» Objective
Start at the line containing "wheel -= rod(x, y, 0, STUD_TOP, STUD_R", stop at the line containing "bpy.context.scene.collection.objects.link(empty)", and set down every line in that stretch exactly as written, and nothing else.

» Supplied information
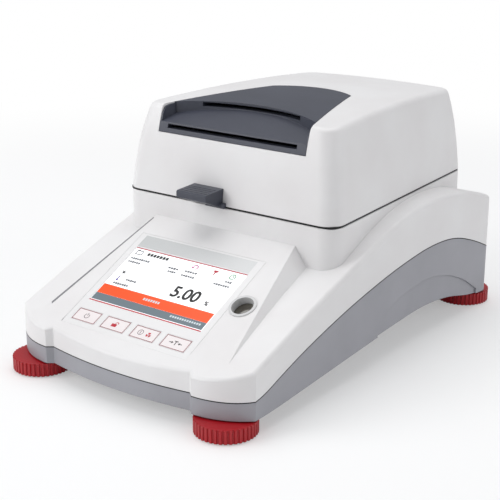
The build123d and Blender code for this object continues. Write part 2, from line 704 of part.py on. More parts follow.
section = Pos(LAMP_R, 0, 0) * Rot(90, 0, 0) * RegularPolygon(LAMP_TUBE_R, 12)
lamp = revolve(section, Axis.Z, 360 - LAMP_GAP_ANGLE)
save("halogen_lamp", Pos(0, PAN_Y, lamp_z) * Rot(0, 0, LAMP_GAP_ANGLE / 2 + 90) * lamp)
holders = []
for k in range(3):
    turn = radians(90 + LAMP_GAP_ANGLE + k * (360 - 2 * LAMP_GAP_ANGLE) / 2)
    hx = LAMP_R * cos(turn)
    hy = PAN_Y + LAMP_R * sin(turn)
    holders.append(rod(hx, hy, lamp_z + LAMP_TUBE_R + 0.2, reflector_top - REFLECTOR_T, 3))
save("lamp_holders", Compound(children=holders))
sensor_y = PAN_Y + REFLECTOR_R + 6
sensor = rod(0, sensor_y, LINER_Z - 8, liner_top, 1.5)
sensor += rod(0, sensor_y, liner_top, liner_top + 3, 3)
save("temperature_sensor", sensor)
liner -= rod(0, sensor_y, LINER_Z - 8, liner_top + 1, 1.5 + PIN_FIT)
save("lid_liner", liner)

# Lid side of the two hinges, and their pins
knuckles = []
pins = []
for x in (-HINGE_X, HINGE_X):
    x0 = x - KNUCKLE_W / 2
    x1 = x + KNUCKLE_W / 2
    knuckle = cross_rod(x0, x1, HINGE_Y, HINGE_Z, BARREL_R)
    knuckle += block(x0, x1, LID_REAR_Y - 6, HINGE_Y, skirt_z, HINGE_Z + BARREL_R + 4) - lid_outer
    knuckle += block(x0, x1, HINGE_Y - BARREL_R, HINGE_Y, HINGE_Z, skirt_z)
    knuckle -= cross_rod(x0 - 1, x1 + 1, HINGE_Y, HINGE_Z, PIN_R + PIN_RUN)
    knuckles.append(knuckle)
    reach = KNUCKLE_W / 2 + EAR_GAP + EAR_W
    pins.append(cross_rod(x - reach, x + reach, HINGE_Y, HINGE_Z, PIN_R))
save("lid_knuckles", Compound(children=knuckles))
save("hinge_pins", Compound(children=pins))

# Chamber tray, and the round well let into it: a turned wall on a pressed floor
tray = extrude(trapezoid(TRAY_RIM + SEAM_GAP, 0.0, deck_z - TRAY_T), amount=TRAY_T)
tray_low = deck_z - TRAY_PLUG
tray += extrude(trapezoid(TRAY_RIM + TRAY_LEDGE + SEAM_GAP, 0.0, tray_low), amount=TRAY_PLUG)
tray -= rod(0, PAN_Y, tray_low - 5, deck_z + 5, WELL_R)
save("chamber_tray", tray)
well_low = WELL_FLOOR_Z - WELL_T
save("chamber_well", ring(0, PAN_Y, well_low, tray_low, WELL_R + WELL_T, WELL_R))
save("well_floor", ring(0, PAN_Y, well_low, WELL_FLOOR_Z, WELL_R - PIN_FIT, STEM_HOLE_R))
half_shield = HEAT_SHIELD_W / 2
shield_low = HEAT_SHIELD_Z + HEAT_SHIELD_T
heat_shield = block(-half_shield, half_shield, PAN_Y - half_shield, PAN_Y + half_shield,
                    HEAT_SHIELD_Z, shield_low)
heat_shield -= rod(0, PAN_Y, HEAT_SHIELD_Z - 5, HEAT_SHIELD_Z + 5, STEM_HOLE_R)
post = half_shield - SHIELD_POST_EDGE
for x in (-post, post):
    for y in (-post, post):
        heat_shield += rod(x, PAN_Y + y, shield_low - HEAT_SHIELD_T / 2, tray_low, STANDOFF_R)
save("heat_shield", heat_shield)

# Draft shield, pan handler and sample pan lift out one after the other
shield_z = WELL_FLOOR_Z + LIFT_CLEAR
shield_top = shield_z + SHIELD_T
save("draft_shield", ring(0, PAN_Y, shield_z, shield_top, SHIELD_R, SUPPORT_ARM + SHIELD_BORE_CLEAR))
pan_rim_z = PAN_Z + PAN_DEPTH
pan = rod(0, PAN_Y, PAN_Z, pan_rim_z, PAN_R)
pan -= rod(0, PAN_Y, PAN_Z + PAN_WALL, pan_rim_z + 1, PAN_R - PAN_WALL)
pan += ring(0, PAN_Y, pan_rim_z - PAN_WALL, pan_rim_z, PAN_R + 2, PAN_R - PAN_WALL)
save("sample_pan", pan)
handler_top = pan_rim_z - PAN_WALL - LIFT_CLEAR
handler_r = PAN_R + 0.6
handler = ring(0, PAN_Y, handler_top - HANDLER_T, handler_top, handler_r + HANDLER_WIDTH, handler_r)
for k in range(3):
    leg = Pos(0, PAN_Y, 0) * Rot(0, 0, -90 + 120 * k) * block(
        handler_r + 0.5, handler_r + HANDLER_WIDTH - 0.5, -3, 3, shield_top + LIFT_CLEAR, handler_top - 0.5)
    handler += leg
grip_root = PAN_Y - handler_r - HANDLER_WIDTH + 1
handler += block(-GRIP_W / 2, GRIP_W / 2, grip_root - GRIP_REACH, grip_root,
                 handler_top - HANDLER_T, handler_top)
save("pan_handler", handler)
support_top = PAN_Z - LIFT_CLEAR
cell_z = CHASSIS_Z + CHASSIS_T + CELL_LIFT
cell_top = cell_z + CELL_H
support = rod(0, PAN_Y, cell_top - STEM_BITE, support_top, STEM_R)
for k in range(3):
    arm = block(0, SUPPORT_ARM, -SUPPORT_ARM_W / 2, SUPPORT_ARM_W / 2, support_top - SUPPORT_T, support_top)
    support += Pos(0, PAN_Y, 0) * Rot(0, 0, 30 + 120 * k) * arm
save("pan_support", support)

# Weighing cell on the chassis
chassis_top = CHASSIS_Z + CHASSIS_T
save("chassis", block(-CHASSIS_X, CHASSIS_X, CHASSIS_FRONT, CHASSIS_REAR, CHASSIS_Z, chassis_top))
cell_rear = PAN_Y + CELL_STEM_EDGE
cell_front = cell_rear - CELL_L
cell = block(-CELL_W / 2, CELL_W / 2, cell_front, cell_rear, cell_z, cell_top)
bore_ys = [(cell_front + cell_rear + side * CELL_BORE_PITCH) / 2 for side in (-1, 1)]
bore_z = (cell_z + cell_top) / 2
for y in bore_ys:
    cell -= cross_rod(-CELL_W, CELL_W, y, bore_z, CELL_BORE_R)
cell -= block(-CELL_W, CELL_W, bore_ys[0], bore_ys[1], bore_z - CELL_SLOT_H / 2, bore_z + CELL_SLOT_H / 2)
cell -= rod(0, PAN_Y, cell_top - STEM_BITE - 2, cell_top + 1, STEM_R + RUN_CLEAR)
save("load_cell", cell)
cell_foot = block(-CELL_W / 2, CELL_W / 2, cell_front, cell_front + CELL_FOOT_L, chassis_top, cell_z)
save("load_cell_block", cell_foot)

# Electronics on the chassis
board_z = chassis_top + STANDOFF_H
board_x = CHASSIS_X - DECK_EDGE - BOARD_W
board_y = CHASSIS_FRONT + 2 * DECK_EDGE
board_top = board_z + PCB_T
main_board = block(board_x, board_x + BOARD_W, board_y, board_y + BOARD_L, board_z, board_top)
for x, y, wide, long, high in BOARD_PARTS:
    main_board += block(board_x + x, board_x + x + wide, board_y + y, board_y + y + long,
                        board_top, board_top + high)
save("main_board", main_board)
standoffs = []
for x in (board_x + DECK_EDGE, board_x + BOARD_W - DECK_EDGE):
    for y in (board_y + DECK_EDGE, board_y + BOARD_L - DECK_EDGE):
        standoffs.append(rod(x, y, chassis_top, board_z, STANDOFF_R))
save("board_standoffs", Compound(children=standoffs))
supply_x = -CHASSIS_X + DECK_EDGE
supply_y = CHASSIS_REAR - 2 * DECK_EDGE
save("power_supply", block(supply_x, supply_x + SUPPLY_W, supply_y - SUPPLY_L, supply_y,
                           chassis_top, chassis_top + SUPPLY_H))

# Rear connector panel
panel_y = REAR_Y - WALL


def port(x, width, height, front, rear, z=REAR_PANEL_Z):
    """Box through the rear panel, between two depths from its outer face."""
    return block(x - width / 2, x + width / 2, panel_y + front, panel_y + rear,
                 z - height / 2, z + height / 2)


rear_panel = port(0, rear_panel_w + 2 * REAR_PANEL_RIM, REAR_PANEL_H + 2 * REAR_PANEL_RIM, -REAR_PANEL_T, 0)
rear_panel -= port(inlet_x, INLET_W, INLET_H, -10, 5)
rear_panel -= port(serial_x, SERIAL_MOUTH_W + 0.4, SERIAL_MOUTH_H + 0.4, -10, 5)
rear_panel -= port(usb_x, USB_W, USB_H, -10, 5)
save("rear_panel", rear_panel)
inlet = port(inlet_x, INLET_W, INLET_H, -INLET_DEPTH, PORT_PROUD)
inlet += port(inlet_x, INLET_W + 2 * INLET_WALL, INLET_H + INLET_WALL, 0, PORT_PROUD)
inlet -= port(inlet_x, INLET_W - 2 * INLET_WALL, INLET_H - 2 * INLET_WALL, 3 - INLET_DEPTH, 5)
for x, z in ((-INLET_PIN_PITCH, -INLET_PIN_W), (0, INLET_PIN_W), (INLET_PIN_PITCH, -INLET_PIN_W)):
    inlet += port(inlet_x + x, INLET_PIN_W, 2 * INLET_PIN_W, 2 - INLET_DEPTH, -3, REAR_PANEL_Z + z)
save("power_inlet", inlet)
serial = port(serial_x, SERIAL_MOUTH_W, SERIAL_MOUTH_H, -SERIAL_DEPTH, 4)
serial += port(serial_x, SERIAL_W, SERIAL_H, 0, PORT_PROUD)
save("serial_port", serial)
usb = port(usb_x, USB_W, USB_H, -USB_DEPTH, PORT_PROUD)
for z in (-USB_PITCH / 2, USB_PITCH / 2):
    usb -= port(usb_x, USB_MOUTH_W, USB_MOUTH_H, 4 - USB_DEPTH, 5, REAR_PANEL_Z + z)
save("usb_ports", usb)

# Levelling feet: rubber pad, knurled wheel and threaded stud
flange_top = PAD_T + SEAT_CLEAR + STUD_FLANGE_T + 1.0
valley_r = FOOT_R - FOOT_RIB_DEPTH
for (x, y), name in zip(FEET, FOOT_NAMES):
    pad = rod(x, y, 0, PAD_T, PAD_R) + rod(x, y, PAD_T, PAD_T + 5, PAD_PIN_R)
    save("foot_pad_" + name, pad)
    rim = []
    for k in range(FOOT_RIBS):
        for share, reach in ((0.0, FOOT_R), (0.45, FOOT_R), (0.6, valley_r), (0.85, valley_r)):
            turn = 2 * pi * (k + share) / FOOT_RIBS
            rim.append((reach * cos(turn), reach * sin(turn)))
    rim_face = Pos(x, y, FOOT_BOTTOM) * make_face(Polyline(*rim, close=True))
    wheel = extrude(rim_face, amount=FOOT_TOP - FOOT_BOTTOM)
    wheel -= rod(x, y, 0, PAD_T + SEAT_CLEAR, PAD_R + SEAT_CLEAR)
    wheel -= rod(x, y, 0, flange_top, STUD_FLANGE_R + PIN_FIT)
    wheel -= rod(x, y, 0, STUD_TOP, STUD_R + PIN_FIT)
    save("foot_wheel_" + name, wheel)
    stud = rod(x, y, flange_top - STUD_FLANGE_T, flange_top, STUD_FLANGE_R)
    stud += rod(x, y, flange_top - 1, STUD_TOP, STUD_R)
    stud -= rod(x, y, 0, PAD_T + 5 + 0.5, PAD_PIN_R + RUN_CLEAR)
    save("foot_stud_" + name, stud)
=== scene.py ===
"""Looks of a bench moisture analyzer: white and grey moulded housing, dark lid vent,
lit touch display, red levelling feet, and a halogen drying chamber under the lid."""
from math import cos, pi, radians, sin

import bmesh
import bpy
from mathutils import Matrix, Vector


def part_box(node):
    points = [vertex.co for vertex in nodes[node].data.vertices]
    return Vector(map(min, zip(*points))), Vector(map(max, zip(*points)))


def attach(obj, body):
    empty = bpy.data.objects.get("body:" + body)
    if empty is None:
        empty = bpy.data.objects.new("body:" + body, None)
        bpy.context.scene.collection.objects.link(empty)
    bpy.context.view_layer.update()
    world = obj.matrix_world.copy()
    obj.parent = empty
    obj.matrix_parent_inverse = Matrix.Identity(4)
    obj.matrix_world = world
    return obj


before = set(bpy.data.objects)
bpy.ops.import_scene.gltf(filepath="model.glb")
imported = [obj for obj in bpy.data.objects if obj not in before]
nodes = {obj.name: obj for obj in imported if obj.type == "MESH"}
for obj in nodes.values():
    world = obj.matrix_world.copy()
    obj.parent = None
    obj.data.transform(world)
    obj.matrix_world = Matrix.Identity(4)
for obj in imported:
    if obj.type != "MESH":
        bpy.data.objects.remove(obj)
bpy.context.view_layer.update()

# Camera. It stands at the front right of the instrument, a little above the lid, and a
# long lens keeps the housing's edges nearly parallel.
CAMERA_PLACE = (0.5090, -0.6792, 0.3352)
CAMERA_TURN = (72.3, 0.0, 37.8)
CAMERA_LENS = 84.7
scene = bpy.context.scene
scene.view_settings.view_transform = "Standard"
camera_data = bpy.data.cameras.new("camera")
camera_data.lens = CAMERA_LENS
camera = bpy.data.objects.new("camera", camera_data)
camera.location = CAMERA_PLACE
camera.rotation_euler = [radians(turn) for turn in CAMERA_TURN]
scene.collection.objects.link(camera)
scene.camera = camera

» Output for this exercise
    wheel -= rod(x, y, 0, STUD_TOP, STUD_R + PIN_FIT)
    save("foot_wheel_" + name, wheel)
    stud = rod(x, y, flange_top - STUD_FLANGE_T, flange_top, STUD_FLANGE_R)
    stud += rod(x, y, flange_top - 1, STUD_TOP, STUD_R)
    stud -= rod(x, y, 0, PAD_T + 5 + 0.5, PAD_PIN_R + RUN_CLEAR)
    save("foot_stud_" + name, stud)
=== scene.py ===
"""Looks of a bench moisture analyzer: white and grey moulded housing, dark lid vent,
lit touch display, red levelling feet, and a halogen drying chamber under the lid."""
from math import cos, pi, radians, sin

import bmesh
import bpy
from mathutils import Matrix, Vector


def part_box(node):
    points = [vertex.co for vertex in nodes[node].data.vertices]
    return Vector(map(min, zip(*points))), Vector(map(max, zip(*points)))


def attach(obj, body):
    empty = bpy.data.objects.get("body:" + body)
    if empty is None:
        empty = bpy.data.objects.new("body:" + body, None)
        bpy.context.scene.collection.objects.link(empty)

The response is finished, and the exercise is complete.